Task – Reproduce each line exactly. Skip none.

Collected data –

——————

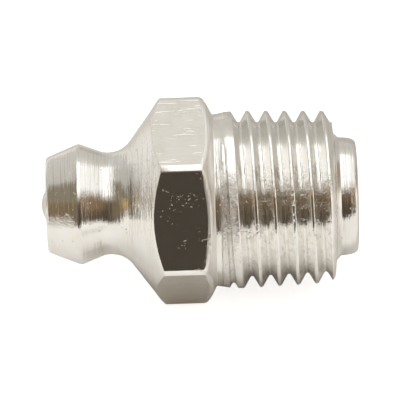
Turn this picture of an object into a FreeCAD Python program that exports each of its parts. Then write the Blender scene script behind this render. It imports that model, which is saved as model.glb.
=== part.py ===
import FreeCAD, Part
import os
import Sketcher
from math import hypot

# Grease nipple, straight, with a short taper thread.
# The X axis runs along the nipple from the head towards the thread. The origin is on the axis,
# where the full thread diameter begins beside the hexagon. The nipple lies on one flat of its
# hexagon, so two flats are level. All sizes are in millimetres and all angles in degrees.

DRIVING_SIZES = (
    # name, size, what it is
    ("head_diameter", 6.5, "coupling ridge of the head"),
    ("front_cone_fall", 0.64, "fall of the front cone, from the ridge to the face"),
    ("face_chamfer", 0.12, "broken edge of the front face"),
    ("front_cone_length", 1.54, "broken edge to coupling ridge"),
    ("ridge_length", 0.32, "land on the coupling ridge"),
    ("back_cone_length", 1.36, "coupling ridge to neck"),
    ("ridge_edge_radius", 0.25, "rounded edges of the coupling ridge"),
    ("neck_undercut", 0.45, "depth of the neck below the ridge"),
    ("neck_land", 0.07, "straight part of the neck"),
    ("neck_fillet", 1.35, "sweep from the neck into the collar cone"),
    ("collar_angle", 55.0, "collar cone, from the axis"),
    ("hex_across_flats", 10.0, "hexagon"),
    ("hex_corner_length", 2.37, "length of a corner of the hexagon, before it is rounded"),
    ("hex_corner_radius", 0.5, "rounded corners of the drawn bar"),
    ("bar_margin", 0.5, "turned bar beyond the corners, milled away with the flats"),
    ("shoulder_angle", 68.0, "cone on the thread side of the hexagon, from the axis"),
    ("root_diameter", 9.1, "root between the hexagon and the thread"),
    ("thread_diameter", 9.6, "crest of the thread beside the hexagon"),
    ("thread_lead_in", 0.35, "slope from the root up to the thread"),
    ("thread_land", 1.0, "parallel part of the thread, where it runs out"),
    ("thread_taper", 16.0, "length over which the thread's diameter falls by one"),
    ("shank_length", 6.15, "full thread diameter to the foot of the thread's end face"),
    ("end_face_lean", 0.2, "lean of the thread's end face, along the axis"),
    ("end_chamfer_length", 0.25, "chamfer at the end of the thread, along the axis"),
    ("end_chamfer_depth", 0.4, "chamfer at the end of the thread, across the axis"),
    ("spigot_diameter", 6.4, "plain spigot past the thread"),
    ("spigot_length", 1.22, "plain spigot past the thread"),
    ("spigot_root_slope", 0.25, "slope in the inside corner of the spigot"),
    ("spigot_edge_radius", 0.9, "rolled edge of the spigot"),
    ("bore_diameter", 3.4, "grease passage"),
    ("mouth_diameter", 1.9, "opening in the front face"),
    ("seat_angle", 45.0, "ball seat, from the axis"),
    ("lip_diameter", 2.1, "opening left by the rolled lip"),
    ("lip_land", 0.35, "straight part of the lip's opening"),
    ("lip_angle", 45.0, "inside of the rolled lip, from the axis"),
    ("ball_diameter", 3.0, "check ball"),
    ("seat_clearance", 0.02, "ball to seat, and spring to ball and lip"),
    ("wire_diameter", 0.35, "spring wire"),
    ("coil_diameter", 2.9, "spring, outside"),
    ("coil_gap", 0.03, "between the turns of a closed end coil"),
    ("active_turns", 9, "open turns of the spring"),
)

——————

Output –
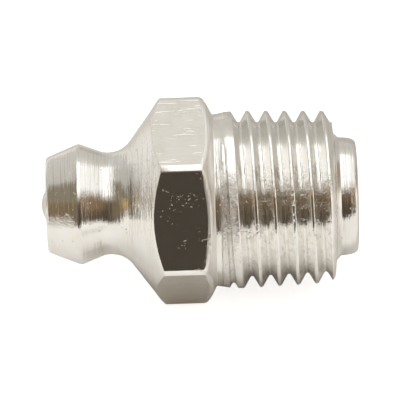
Turn this picture of an object into a FreeCAD Python program that exports each of its parts. Then write the Blender scene script behind this render. It imports that model, which is saved as model.glb.
=== part.py ===
import FreeCAD, Part
import os
import Sketcher
from math import hypot

# Grease nipple, straight, with a short taper thread.
# The X axis runs along the nipple from the head towards the thread. The origin is on the axis,
# where the full thread diameter begins beside the hexagon. The nipple lies on one flat of its
# hexagon, so two flats are level. All sizes are in millimetres and all angles in degrees.

DRIVING_SIZES = (
    # name, size, what it is
    ("head_diameter", 6.5, "coupling ridge of the head"),
    ("front_cone_fall", 0.64, "fall of the front cone, from the ridge to the face"),
    ("face_chamfer", 0.12, "broken edge of the front face"),
    ("front_cone_length", 1.54, "broken edge to coupling ridge"),
    ("ridge_length", 0.32, "land on the coupling ridge"),
    ("back_cone_length", 1.36, "coupling ridge to neck"),
    ("ridge_edge_radius", 0.25, "rounded edges of the coupling ridge"),
    ("neck_undercut", 0.45, "depth of the neck below the ridge"),
    ("neck_land", 0.07, "straight part of the neck"),
    ("neck_fillet", 1.35, "sweep from the neck into the collar cone"),
    ("collar_angle", 55.0, "collar cone, from the axis"),
    ("hex_across_flats", 10.0, "hexagon"),
    ("hex_corner_length", 2.37, "length of a corner of the hexagon, before it is rounded"),
    ("hex_corner_radius", 0.5, "rounded corners of the drawn bar"),
    ("bar_margin", 0.5, "turned bar beyond the corners, milled away with the flats"),
    ("shoulder_angle", 68.0, "cone on the thread side of the hexagon, from the axis"),
    ("root_diameter", 9.1, "root between the hexagon and the thread"),
    ("thread_diameter", 9.6, "crest of the thread beside the hexagon"),
    ("thread_lead_in", 0.35, "slope from the root up to the thread"),
    ("thread_land", 1.0, "parallel part of the thread, where it runs out"),
    ("thread_taper", 16.0, "length over which the thread's diameter falls by one"),
    ("shank_length", 6.15, "full thread diameter to the foot of the thread's end face"),
    ("end_face_lean", 0.2, "lean of the thread's end face, along the axis"),
    ("end_chamfer_length", 0.25, "chamfer at the end of the thread, along the axis"),
    ("end_chamfer_depth", 0.4, "chamfer at the end of the thread, across the axis"),
    ("spigot_diameter", 6.4, "plain spigot past the thread"),
    ("spigot_length", 1.22, "plain spigot past the thread"),
    ("spigot_root_slope", 0.25, "slope in the inside corner of the spigot"),
    ("spigot_edge_radius", 0.9, "rolled edge of the spigot"),
    ("bore_diameter", 3.4, "grease passage"),
    ("mouth_diameter", 1.9, "opening in the front face"),
    ("seat_angle", 45.0, "ball seat, from the axis"),
    ("lip_diameter", 2.1, "opening left by the rolled lip"),
    ("lip_land", 0.35, "straight part of the lip's opening"),
    ("lip_angle", 45.0, "inside of the rolled lip, from the axis"),
    ("ball_diameter", 3.0, "check ball"),
    ("seat_clearance", 0.02, "ball to seat, and spring to ball and lip"),
    ("wire_diameter", 0.35, "spring wire"),
    ("coil_diameter", 2.9, "spring, outside"),
    ("coil_gap", 0.03, "between the turns of a closed end coil"),
    ("active_turns", 9, "open turns of the spring"),
)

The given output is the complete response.